Collect the lines of the entries where "joints" shows up.

-- Begin --

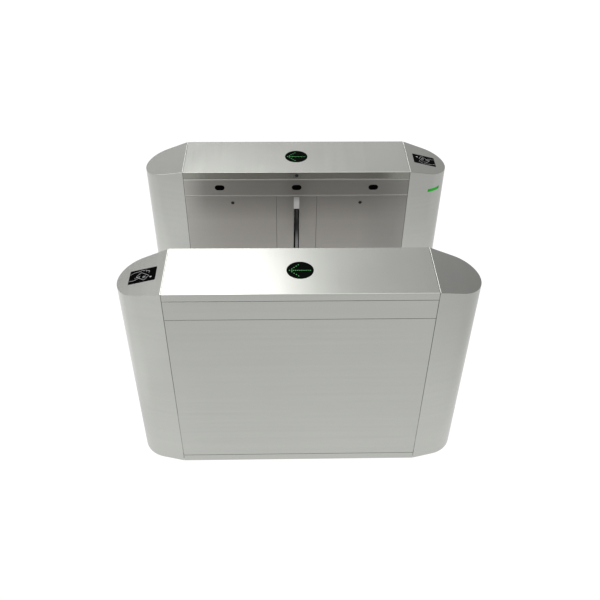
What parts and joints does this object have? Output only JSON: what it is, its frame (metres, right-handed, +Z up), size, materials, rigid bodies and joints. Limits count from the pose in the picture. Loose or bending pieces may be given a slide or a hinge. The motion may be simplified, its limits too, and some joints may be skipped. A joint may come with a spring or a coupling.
{
  "type": "flap barrier turnstile",
  "caption": "Lane gate of steel cabinets with retracting wing flaps driven by a motor and a toothed sector, with lift-up covers, tilt-out doors and direction displays.",
  "frame": {"origin": "on the floor, midway between the cabinets and midway along the lane", "axes": "+X along the lane, +Y across it from the left cabinet to the right one, +Z up"},
  "size_m": [1.4, 1.125, 0.98],
  "materials": {
    "brushed_steel": "stainless sheet with a fine brushed grain",
    "frame_steel": "plain zinc-grey steel, slightly dull",
    "bright_steel": "bright turned or plated steel",
    "black_acrylic": "gloss black window plastic",
    "green_lens": "lit green diffuser",
    "grey_plastic": "soft grey moulded flap",
    "gear_steel": "machined gear steel with a film of grease",
    "motor_black": "black enamelled motor casing",
    "box_grey": "light grey powder coat",
    "supply_aluminium": "plain rolled aluminium"
  },
  "bodies": {
    "root": {"right_base_frame": "frame_steel", "right_reader_end_housing": "brushed_steel", "right_plain_end_housing": "brushed_steel", "right_outer_panel": "brushed_steel", "right_outer_rail": "brushed_steel", "right_sensor_rail": "brushed_steel", "right_sensor_lens_strip": "black_acrylic", "right_slot_panel": "brushed_steel", "right_slot_cap": "bright_steel", "right_inner_frame": "frame_steel", "right_reader_window": "black_acrylic", "right_light_bar": "green_lens", "right_cover_hinge": "frame_steel", "right_mechanism_frame": "frame_steel", "right_bearing_a": "bright_steel", "right_bearing_b": "bright_steel", "right_gearmotor": "motor_black", "left_base_frame": "frame_steel", "left_reader_end_housing": "brushed_steel", "left_plain_end_housing": "brushed_steel", "left_outer_panel": "brushed_steel", "left_outer_rail": "brushed_steel", "left_sensor_rail": "brushed_steel", "left_sensor_lens_strip": "black_acrylic", "left_slot_panel": "brushed_steel", "left_slot_cap": "bright_steel", "left_inner_frame": "frame_steel", "left_reader_window": "black_acrylic", "left_light_bar": "green_lens", "left_cover_hinge": "frame_steel", "left_mechanism_frame": "frame_steel", "left_bearing_a": "bright_steel", "left_bearing_b": "bright_steel", "left_gearmotor": "motor_black", "controller_box": "box_grey", "power_supply": "supply_aluminium"},
    "right_cover": {"right_top_cover": "brushed_steel", "right_arrow_display": "black_acrylic"},
    "right_flap": {"right_flap_blade": "grey_plastic", "right_flap_carrier": "frame_steel", "right_flap_shaft": "bright_steel", "right_sector_gear": "gear_steel"},
    "right_cover_lock": {"right_cover_lock": "bright_steel"},
    "right_door_a": {"right_door_a": "brushed_steel"},
    "right_door_b": {"right_door_b": "brushed_steel"},
    "right_door_lock_a": {"right_door_lock_a": "bright_steel"},
    "right_door_lock_b": {"right_door_lock_b": "bright_steel"},
    "right_pinion": {"right_pinion": "gear_steel"},
    "left_cover": {"left_top_cover": "brushed_steel", "left_arrow_display": "black_acrylic"},
    "left_flap": {"left_flap_blade": "grey_plastic", "left_flap_carrier": "frame_steel", "left_flap_shaft": "bright_steel", "left_sector_gear": "gear_steel"},
    "left_cover_lock": {"left_cover_lock": "bright_steel"},
    "left_door_a": {"left_door_a": "brushed_steel"},
    "left_door_b": {"left_door_b": "brushed_steel"},
    "left_door_lock_a": {"left_door_lock_a": "bright_steel"},
    "left_door_lock_b": {"left_door_lock_b": "bright_steel"},
    "left_pinion": {"left_pinion": "gear_steel"}
  },
  "joints": [
    {"name": "right_flap_swing", "type": "hinge", "parent": "root", "child": "right_flap", "pos_m": [0, 0.3275, 0.28], "axis": [1, 0, 0], "range_deg": [0, 33]},
    {"name": "right_pinion_spin", "type": "hinge", "parent": "root", "child": "right_pinion", "pos_m": [0, 0.38375, 0.18257], "axis": [1, 0, 0], "range_deg": [-132.5, 0]},
    {"name": "right_cover_lift", "type": "hinge", "parent": "root", "child": "right_cover", "pos_m": [0, 0.5575, 0.966], "axis": [-1, 0, 0], "range_deg": [0, 80]},
    {"name": "right_cover_lock_turn", "type": "hinge", "parent": "right_cover", "child": "right_cover_lock", "pos_m": [0, 0.299, 0.963], "axis": [0, 1, 0], "range_deg": [0, 90]},
    {"name": "right_door_a_tilt", "type": "hinge", "parent": "root", "child": "right_door_a", "pos_m": [-0.3, 0.2885, 0.0472], "axis": [1, 0, 0], "range_deg": [0, 20]},
    {"name": "right_door_lock_a_turn", "type": "hinge", "parent": "right_door_a", "child": "right_door_lock_a", "pos_m": [-0.296, 0.299, 0.818], "axis": [0, -1, 0], "range_deg": [0, 90]},
    {"name": "right_door_b_tilt", "type": "hinge", "parent": "root", "child": "right_door_b", "pos_m": [0.3, 0.2885, 0.0472], "axis": [1, 0, 0], "range_deg": [0, 20]},
    {"name": "right_door_lock_b_turn", "type": "hinge", "parent": "right_door_b", "child": "right_door_lock_b", "pos_m": [0.296, 0.299, 0.818], "axis": [0, -1, 0], "range_deg": [0, 90]},
    {"name": "left_flap_swing", "type": "hinge", "parent": "root", "child": "left_flap", "pos_m": [0, -0.3275, 0.28], "axis": [-1, 0, 0], "range_deg": [0, 33]},
    {"name": "left_pinion_spin", "type": "hinge", "parent": "root", "child": "left_pinion", "pos_m": [0, -0.38375, 0.18257], "axis": [-1, 0, 0], "range_deg": [-132.5, 0]},
    {"name": "left_cover_lift", "type": "hinge", "parent": "root", "child": "left_cover", "pos_m": [0, -0.5575, 0.966], "axis": [1, 0, 0], "range_deg": [0, 80]},
    {"name": "left_cover_lock_turn", "type": "hinge", "parent": "left_cover", "child": "left_cover_lock", "pos_m": [0, -0.299, 0.963], "axis": [0, -1, 0], "range_deg": [0, 90]},
    {"name": "left_door_a_tilt", "type": "hinge", "parent": "root", "child": "left_door_a", "pos_m": [0.3, -0.2885, 0.0472], "axis": [-1, 0, 0], "range_deg": [0, 20]},
    {"name": "left_door_lock_a_turn", "type": "hinge", "parent": "left_door_a", "child": "left_door_lock_a", "pos_m": [0.296, -0.299, 0.818], "axis": [0, 1, 0], "range_deg": [0, 90]},
    {"name": "left_door_b_tilt", "type": "hinge", "parent": "root", "child": "left_door_b", "pos_m": [-0.3, -0.2885, 0.0472], "axis": [-1, 0, 0], "range_deg": [0, 20]},
    {"name": "left_door_lock_b_turn", "type": "hinge", "parent": "left_door_b", "child": "left_door_lock_b", "pos_m": [-0.296, -0.299, 0.818], "axis": [0, 1, 0], "range_deg": [0, 90]}
  ],
  "couplings": [
    {"joint": "right_pinion_spin", "follows": "right_flap_swing", "ratio": -4},
    {"joint": "left_pinion_spin", "follows": "left_flap_swing", "ratio": -4}
  ]
}
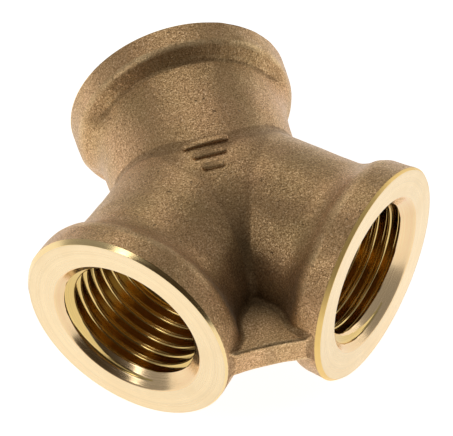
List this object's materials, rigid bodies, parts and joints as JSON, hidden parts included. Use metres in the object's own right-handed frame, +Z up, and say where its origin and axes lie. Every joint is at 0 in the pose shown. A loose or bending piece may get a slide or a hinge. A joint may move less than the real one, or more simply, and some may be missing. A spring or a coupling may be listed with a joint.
{
  "type": "y-piece pipe fitting",
  "caption": "Cast metal Y-shaped pipe fitting with female threaded ports in one plane, thick round collars, machined end faces and a flat web in the crotch.",
  "frame": {"origin": "centre of the rear port's flat end face, on that port's axis", "axes": "+Y along the rear port's axis, out of its mouth. +Z up, at right angles to the plane of the three ports. The left port opens towards -X-Y and the right port towards +X-Y."},
  "size_m": [0.0564, 0.0486, 0.0312],
  "materials": {
    "cast_skin": "as-cast, fine sandy grain, matt",
    "machined": "fine turned, satin to bright"
  },
  "bodies": {
    "root": {"junction": "cast_skin", "rear_collar": "cast_skin", "left_collar": "cast_skin", "right_collar": "cast_skin", "rear_threaded_end": "machined", "left_threaded_end": "machined", "right_threaded_end": "machined", "web": "cast_skin", "casting_mark": "cast_skin"}
  },
  "joints": []
}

-- End --

■ **SOLUTION BELOW**
What parts and joints does this object have? Output only JSON: what it is, its frame (metres, right-handed, +Z up), size, materials, rigid bodies and joints. Limits count from the pose in the picture. Loose or bending pieces may be given a slide or a hinge. The motion may be simplified, its limits too, and some joints may be skipped. A joint may come with a spring or a coupling.
  "joints": [
List this object's materials, rigid bodies, parts and joints as JSON, hidden parts included. Use metres in the object's own right-handed frame, +Z up, and say where its origin and axes lie. Every joint is at 0 in the pose shown. A loose or bending piece may get a slide or a hinge. A joint may move less than the real one, or more simply, and some may be missing. A spring or a coupling may be listed with a joint.
  "joints": []